Governor Greg Abbott signed eight executive orders on Thursday, September 7, 2019 to address the problems emerging from shootings in El Paso and Odessa.
“Texas must achieve several objectives to better protect our communities and our residents from mass shootings,” the Texas Governor declared in a statement. “I will continue to work expeditiously with the legislature on laws to keep guns out of the hands of dangerous criminals, while safeguarding the 2nd Amendment rights of law-abiding Texans.”
These orders allegedly focus on bolstering law enforcement’s ability to respond and prevent future shootings by streamlining reporting channels and closing “information gaps” when citizens or law enforcement agencies believe that a person might be a threat to commit violence. However, Abbott’s office commented in a news release that “legislative solutions are still needed.”

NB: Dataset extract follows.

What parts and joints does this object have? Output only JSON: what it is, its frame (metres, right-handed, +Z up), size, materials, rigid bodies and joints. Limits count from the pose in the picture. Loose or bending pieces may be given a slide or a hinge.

Abbott also intends to release a report of recommendations next week from meetings of the Texas Safety Commission, which was formed in the aftermath of the El Paso shooting.
- Within thirty days of this order, the Texas Department of Public Safety shall develop standardized intake questions that can be used by all Texas law-enforcement agencies to better identify whether a person calling the agency has information that should be reported to the Texas Suspicious Activity Reporting Network.
- Within thirty days of this order, the Department of Public Safety shall develop clear guidance, based on the appropriate legal standard, for when and how Texas law-enforcement agencies should submit Suspicious Activity Reports.
- Within sixty days of this order, the Texas Commission on Law Enforcement shall make training available to educate all law-enforcement officers regarding the standards that will be developed pursuant to Order No. 1 and Order No. 2.
- The Department of Public Safety shall create and conduct an initiative to raise public awareness and understanding of how Suspicious Activity Reports are used by law-enforcement agencies to identify potential mass shooters or terroristic threats, so that the general public and friends, family members, coworkers, neighbors, and classmates will be more likely to report information about potential gunmen.
- The Department of Public Safety shall work with the Texas Education Agency and the Texas Higher Education Coordinating Board on ways to better inform schools, students, staff, and families about the importance of Suspicious Activity Reports and how to initiate that process.
- The Department of Public Safety shall work with local law enforcement, mental-health professionals, school districts, and others to create multidisciplinary threat assessment teams for each of its regions, and when appropriate shall coordinate with federal partners.
- The Department of Public Safety, as well as the Office of the Governor, shall use all available resources to increase staff at all fusion centers in Texas for the purpose of better collecting and responding to Suspicious Activity Reports, and better monitoring and analyzing social media and other online forums, for potential threats.
- Beginning January 1, 2020, all future grant awards from the Office of the Governor to counties shall require a commitment that the county will report at least 90 percent of convictions within seven business days to the Criminal Justice Information System at the Department of Public Safety. By January 1, 2021, such reporting must take place within five business days.
For now, gun owners can breathe a sigh of relief. None of Abbott’s orders involve direct legislative actions that would fundamentally alter Texas’ laws and put it on an anti-gun path.
However, the fact that Abbott did not try to go on offense and re-assert any type of pro-gun action shows that the Texas GOP is still playing defense on gun rights. Against the ever-expanding Left, this is not enough and only makes them more emboldened in their activism. The battle is far from over in Texas and gun owners must remain vigilant as more Republicans could possibly succumb to anti-gun pressure and endorse certains forms of gun control.